My experience as a gay man in San Francisco is that Folsom Street Fair is like a tractor beam. Or a giant black hole. You can feel the swirling vortex of South of Market pulling you in. Everyone is either going or pointedly NOT going; everyone is defining themselves against Folsom. They love it. They hate it. They wouldn’t miss it for the world. They’re escaping out of town. They’re there all day. They’re just going for an hour or two. They’re over it. They can’t take the crowds. They want to meet new people. They just want to get laid. They’re tired of those half-naked freaks. It’s their favorite day of the year. Few gay men in San Francisco have no opinion on the subject; it would seem that Folsom demands an answer from each of us.

I was incredibly distracted the entire week before the Fair. I could feel it in the air, the tension and the energy, as more and more people arrived in the city, intent on having fun. Suddenly everyone had boots and a buzzcut. The gym was packed every day, and all week I overheard conversations about the circuit parties and the private sex clubs and the dungeons and I’d walk past the bars where everyone was spilling out onto the sidewalk and it all made me nervous.

I remembered the nine months I bartended, down in the heart of the Folsom district. I remembered working during the fair, and the $1000 I made in tips that day. I remembered the energy and the sleaze and the drugs I took.

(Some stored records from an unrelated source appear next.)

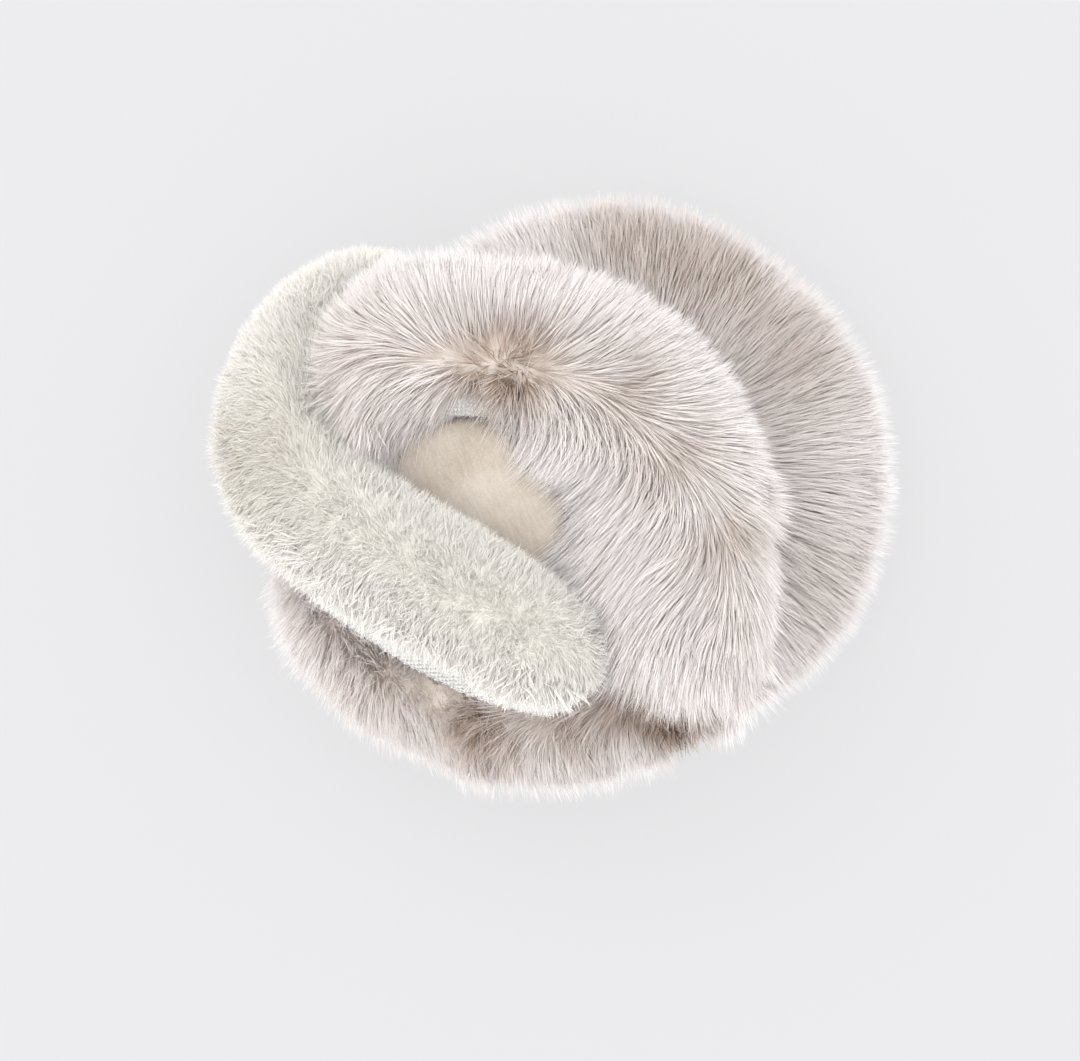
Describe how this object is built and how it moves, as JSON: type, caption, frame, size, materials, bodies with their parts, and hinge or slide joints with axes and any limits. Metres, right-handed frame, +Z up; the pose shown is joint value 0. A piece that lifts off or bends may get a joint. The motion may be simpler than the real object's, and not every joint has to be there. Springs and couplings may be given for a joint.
{
  "type": "fur earmuffs",
  "caption": "Folding faux fur earmuffs with fat round ear cups and a plush headband, collapsed and lying flat.",
  "frame": {"origin": "The middle of the folded pair's box, on the surface that it lies on.", "axes": "+Z up, out of the front cup's ear side. +X to the right as the folded pair is seen from above, from the front cup towards the back cup. Across is Y."},
  "size_m": [0.1746, 0.1548, 0.0901],
  "materials": {
    "taupe_fur": "long faux fur, brown at the roots and frosted white at the tips",
    "cream_fur": "short ivory plush, brushed in swirls",
    "velour_lining": "short beige velour with a soft sheen",
    "white_knit": "white knit with regular tiny eyelets"
  },
  "bodies": {
    "root": {"front_cup_fur": "taupe_fur", "front_cup_lining": "velour_lining", "front_cup_knit_edge": "white_knit", "back_cup_fur": "taupe_fur", "back_cup_lining": "velour_lining", "headband_fur": "cream_fur", "headband_knit_backing": "white_knit"}
  },
  "joints": []
}
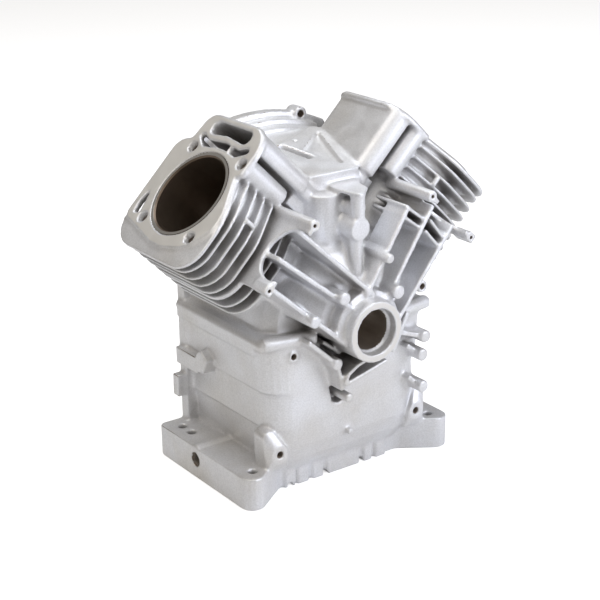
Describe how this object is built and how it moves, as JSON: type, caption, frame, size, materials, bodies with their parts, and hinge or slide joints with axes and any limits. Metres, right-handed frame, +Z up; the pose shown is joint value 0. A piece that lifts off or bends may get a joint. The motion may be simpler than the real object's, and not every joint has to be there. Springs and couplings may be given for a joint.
{
  "type": "engine block",
  "caption": "Die-cast V crankcase and cylinder block with finned cylinders, iron liners, pushrod tunnels, open rear and bolt-down feet.",
  "frame": {"origin": "centre of the crankshaft bore on the front boss face", "axes": "+X to the right seen from the front, +Y to the rear along the crankshaft, +Z up"},
  "size_m": [0.3512, 0.1905, 0.3455],
  "materials": {
    "cast_aluminium": "blasted die casting, machined deck and boss faces",
    "liner_iron": "bored, dull"
  },
  "bodies": {
    "root": {"block_casting": "cast_aluminium", "left_liner": "liner_iron", "right_liner": "liner_iron"}
  },
  "joints": []
}
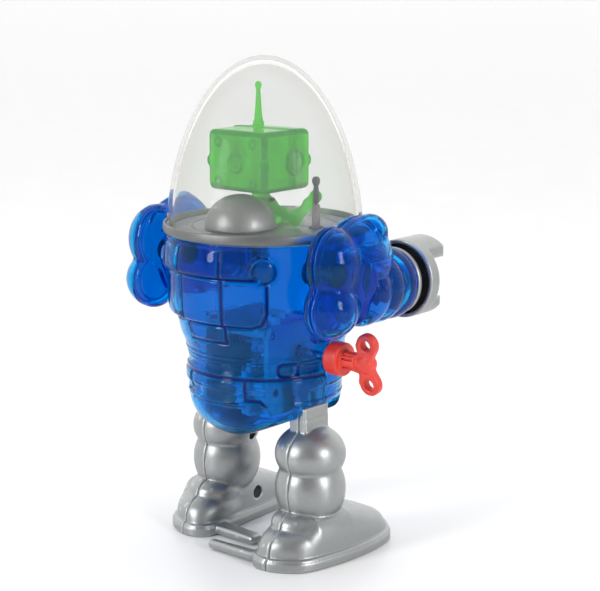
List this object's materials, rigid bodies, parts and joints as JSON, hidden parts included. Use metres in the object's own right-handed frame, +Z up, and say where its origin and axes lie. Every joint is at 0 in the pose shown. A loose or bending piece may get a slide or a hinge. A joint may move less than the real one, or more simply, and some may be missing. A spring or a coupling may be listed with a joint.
{
  "type": "wind-up walking robot toy",
  "caption": "Wind-up walking robot: clear blue torso with clockwork, egg dome over a green pilot, silver legs, ribbed arms with claws, red key.",
  "frame": {"origin": "middle of the footprint box of the whole robot, on the floor", "axes": "+Z up, -Y the way the robot faces, +X its left side (the key is on its right, -X)"},
  "size_m": [0.0702, 0.0522, 0.115],
  "materials": {
    "clear_plastic": "clear, slightly milky moulded plastic",
    "blue_plastic": "clear royal blue moulded plastic, glossy",
    "green_plastic": "clear green moulded plastic, glossy",
    "silver_plastic": "silver-grey metallic plastic, satin",
    "red_plastic": "red moulded plastic, satin",
    "dark_plastic": "dark grey plastic",
    "brown_plastic": "grey-brown plastic",
    "teal_plastic": "teal moulded plastic",
    "white_plastic": "off-white acetal",
    "brass": "stamped brass",
    "steel": "bright steel"
  },
  "bodies": {
    "robot_body": {"torso_back_shell": "blue_plastic", "torso_front_shell": "blue_plastic", "deck": "silver_plastic", "dome": "clear_plastic", "seat": "silver_plastic", "stick_post": "brown_plastic", "stick_lever": "dark_plastic", "pilot_body": "green_plastic", "right_pilot_arm": "green_plastic", "left_pilot_arm": "green_plastic", "neck_pin": "dark_plastic", "right_gearbox_plate": "teal_plastic", "left_gearbox_plate": "teal_plastic", "right_guide_pin": "steel", "left_guide_pin": "steel"},
    "pilot_head": {"head_back": "green_plastic", "head_front": "green_plastic", "antenna": "green_plastic"},
    "key": {"winding_key": "red_plastic", "key_arbor": "steel", "main_gear": "white_plastic", "mainspring": "steel"},
    "second_axle": {"second_wheel": "white_plastic", "second_arbor": "steel"},
    "crank_axle": {"crank_wheel": "white_plastic", "crankshaft": "steel", "right_crank": "white_plastic", "left_crank": "white_plastic"},
    "escape_axle": {"escape_wheel": "brass", "escape_arbor": "steel"},
    "pallet_axle": {"pallet": "brass", "pallet_arbor": "steel"},
    "right_leg": {"right_leg_outer_half": "silver_plastic", "right_leg_inner_half": "silver_plastic", "right_foot_screw": "steel", "right_knee_screw": "steel"},
    "right_arm": {"right_shoulder_outer_shell": "blue_plastic", "right_shoulder_inner_shell": "blue_plastic", "right_shoulder_peg": "dark_plastic", "right_forearm": "blue_plastic", "right_wrist_disc": "silver_plastic"},
    "right_claw": {"right_claw": "silver_plastic"},
    "left_leg": {"left_leg_outer_half": "silver_plastic", "left_leg_inner_half": "silver_plastic", "left_foot_screw": "steel", "left_knee_screw": "steel"},
    "left_arm": {"left_shoulder_outer_shell": "blue_plastic", "left_shoulder_inner_shell": "blue_plastic", "left_shoulder_peg": "dark_plastic", "left_forearm": "blue_plastic", "left_wrist_disc": "silver_plastic"},
    "left_claw": {"left_claw": "silver_plastic"}
  },
  "joints": [
    {"name": "key_wind", "type": "hinge", "parent": "robot_body", "child": "key", "pos_m": [-0.02, 0.00228, 0.0475], "axis": [1, 0, 0], "continuous": true},
    {"name": "second_turn", "type": "hinge", "parent": "robot_body", "child": "second_axle", "pos_m": [0, 0.0105, 0.03897], "axis": [1, 0, 0], "continuous": true},
    {"name": "crank_turn", "type": "hinge", "parent": "robot_body", "child": "crank_axle", "pos_m": [0, 0.00178, 0.0362], "axis": [1, 0, 0], "continuous": true},
    {"name": "escape_turn", "type": "hinge", "parent": "robot_body", "child": "escape_axle", "pos_m": [0, -0.00612, 0.0381], "axis": [1, 0, 0], "continuous": true},
    {"name": "pallet_rock", "type": "hinge", "parent": "robot_body", "child": "pallet_axle", "pos_m": [0, -0.00772, 0.0451], "axis": [1, 0, 0], "range_deg": [-4, 4]},
    {"name": "right_leg_stride", "type": "slide", "parent": "robot_body", "child": "right_leg", "axis": [0, 1, 0], "range_m": [-0.0025, 0]},
    {"name": "left_leg_stride", "type": "slide", "parent": "robot_body", "child": "left_leg", "axis": [0, 1, 0], "range_m": [0, 0.0025]},
    {"name": "head_turn", "type": "hinge", "parent": "robot_body", "child": "pilot_head", "pos_m": [0, 0.00413, 0.0844], "axis": [0, 0, 1], "range_deg": [-30, 30]},
    {"name": "right_shoulder_pitch", "type": "hinge", "parent": "robot_body", "child": "right_arm", "pos_m": [-0.024, 0.00828, 0.068], "axis": [1, 0, 0], "range_deg": [-5, 5]},
    {"name": "right_claw_turn", "type": "hinge", "parent": "right_arm", "child": "right_claw", "pos_m": [-0.026, -0.01572, 0.0638], "axis": [0, 1, 0], "continuous": true},
    {"name": "left_shoulder_pitch", "type": "hinge", "parent": "robot_body", "child": "left_arm", "pos_m": [0.024, 0.00828, 0.068], "axis": [1, 0, 0], "range_deg": [-5, 5]},
    {"name": "left_claw_turn", "type": "hinge", "parent": "left_arm", "child": "left_claw", "pos_m": [0.026, -0.01572, 0.0638], "axis": [0, 1, 0], "continuous": true}
  ],
  "couplings": [
    {"joint": "second_turn", "follows": "key_wind", "ratio": -3.3333},
    {"joint": "crank_turn", "follows": "key_wind", "ratio": 6.6667},
    {"joint": "escape_turn", "follows": "key_wind", "ratio": -19.048},
    {"joint": "left_leg_stride", "follows": "right_leg_stride", "ratio": -1}
  ]
}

There would be nothing new for me at the fair. I would only get tired and cranky, pushed up against a half million people crammed into five square blocks. Most of them wearing leather. I didn’t want the sleaze and the fucking, the anonymous sex with guys from out of town.

Or maybe I did. Why the conflict, why was I so distracted all week? Maybe I do want all that. Maybe I want to let loose. Maybe, every now and then, I want to stop observing. Maybe I want to stop being so damn cautious. Maybe I want the sleaze and the fucking and the beckoning figure of potential.

Oh, who am I kidding? I don’t really want that. I don’t want some stranger calling me “boy”. Or even “Daddy”, for that matter. I don’t want to give my number to some guy who’s leaving town the next morning, back to his boyfriend. I don’t want to walk around a bathhouse in a towel. I want the heat and the dirty talk and the role-playing and the coils of rope and leather armbands. I just want it with someone special, someone so mesmerized by my beauty and raw sexual prowess that he is incapable of leaving my bed, much less the city.

But I’ll keep dipping my toe in the tepid, steamy pools of life experience. I’ll push myself a little further. I’ll pretend, now and then, to be an extrovert.

Yeah, I wanted to cum on his shirt. I wanted to defy all expectations. I wanted to leave my mark on a guy who’d walk around Folsom, even if I ended up staying home. I wanted to picture him in that crazy shirt while I did my laundry.

But in the end I said no. “Where am I going to do this?” I asked.

“In the bathroom.”

“No way. There’s a line of 25 guys for the bathroom. I’m pee shy; you can only imagine how long it would take me.”

“Aw, come on.”

“This is so crazy. I’m gonna write about this,” I said.

They groaned. “Yeah, you’ll write about it, but you won’t do it!”

They said it, much better than I ever could.